Side note: If there’s anyone who’s able to challenge Jay for the crown it’s Nas. He’s been around for longer, he didn’t start with Puff Daddy and Biggie in his corner, and as a matter of fact Puff didn’t join with Nas until 1999. Every one of his albums are classic, except maybe the one with Puff on it, I Am…, and he’s never really “sold out”. As genius as every move Jay makes, he still has this white collar appeal he can’t escape – like if Scarface went into insurance and never met the bad end of a double-barrel. Nas is the forgotten GOAT, and he totally won the beef between him and Jay with ‘Ether’, and we all forget that. It’s unfortunate.

MCHG, although as a whole is evidence that Jay still has it in him to make an album and not be looking for that next “Izzo (H.O.V.A)“, the way the Blueprint 3 and Kingdom Come did. With Blueprint 3 it felt like Jay was coasting, and rightfully so. Kanye had My Beautiful Dark Twisted Fantasy, and Jay didn’t seem quite ready to jump into the “hipster hip-hop movement”.
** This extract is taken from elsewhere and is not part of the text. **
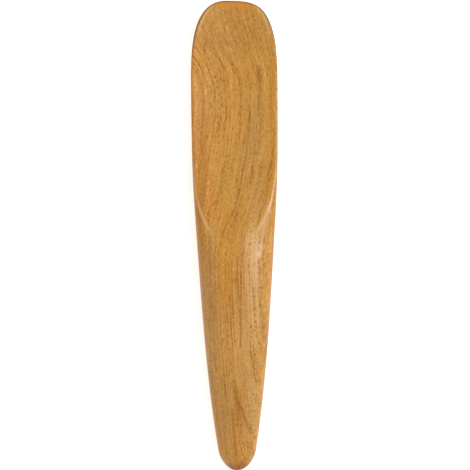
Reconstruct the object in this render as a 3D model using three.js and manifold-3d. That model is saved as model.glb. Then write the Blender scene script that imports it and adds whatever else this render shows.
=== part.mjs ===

This is Jay at full “hipster hip-hop movement”, from beats that sound like they were left off Yeezus – seeing that Rubin produced Yeezus, you can see that he definitely has a particular style going right now – to the old school battle beats on Versus. Songs like La Familia and Jay-Z Blue are earnest and listen like open letters to his daughter; asking for forgiveness for the sins of the father.

Then there’s the sequel to ’03 Bonnie and Clyde from Blueprint 2, Part II (On The Run) featuring, of course Beyonce. It’s fairly obvious what this song entails, if you’ve ever imagined what Jay and Beyonce do on their free time, it seems like making love to sirens in the background, is a big thing in their home. It’s a good song, but one of the weaker tracks, due to the blatant nepotism.

With the final track, Nickels and Dimes as well as the track Crown, Jay is telling anyone whom thinks they can come for the throne, is strongly mistaken – even Kanye.

Jay has easily established himself as the greatest rapper alive, and he’s currently usurping the long dead kings too. He’s outlived Tupac and Biggie, his career has spanned longer than RUN DMC, and any other hip-hop legend form the late ’70s, ’80s and the ’90s. Hell, at least he can release an album when he says he will (Dr. Dre, we’re all looking at you and whenever the hell Detox comes out.). He’s survived any and everything that has been thrown at him, he’s never really failed and he’s the reason Kanye ever had a chance to see the light of day. As I said previously, there’s really only one who can challenge him, and that’s Nas. Much like all the greats though, there’s always someone just as good, who always gets forgotten. Hakeem almost was almost lost in the Jordan craze, until Jordan retired; and when he came back, no one cared about the back-to-back NBA Champion Houston Rockets and one of the greatest centers to play. In rock music, The Beatles have always received the admiration that The Rolling Stones may deserve. So on and so forth, there’s always another great that gets left in the dust of another. This is what makes BBC, and Black Republican (off of Nas’s Hip Hop Is Dead, 2007) songs that no one can touch. It’s the ’27 Yankees, the ’86 Celtics and the ’97 Bulls all rolled into one. Its Ruth and Gehrig, Bird and McHale, Jordan and Pippen. Of course you can decide who’s who.

Jay-Z has revolutionized rap throughout his history. whether it be the exclusive deal he cut with Samsung that essentially resulted in him having almost a million albums sold automatically. Or whether it be his $200 million deal with LiveNation, he’s been on the forefront of monetary advances in the rap game as well as being the single most gifted artist in music not named, Kanye.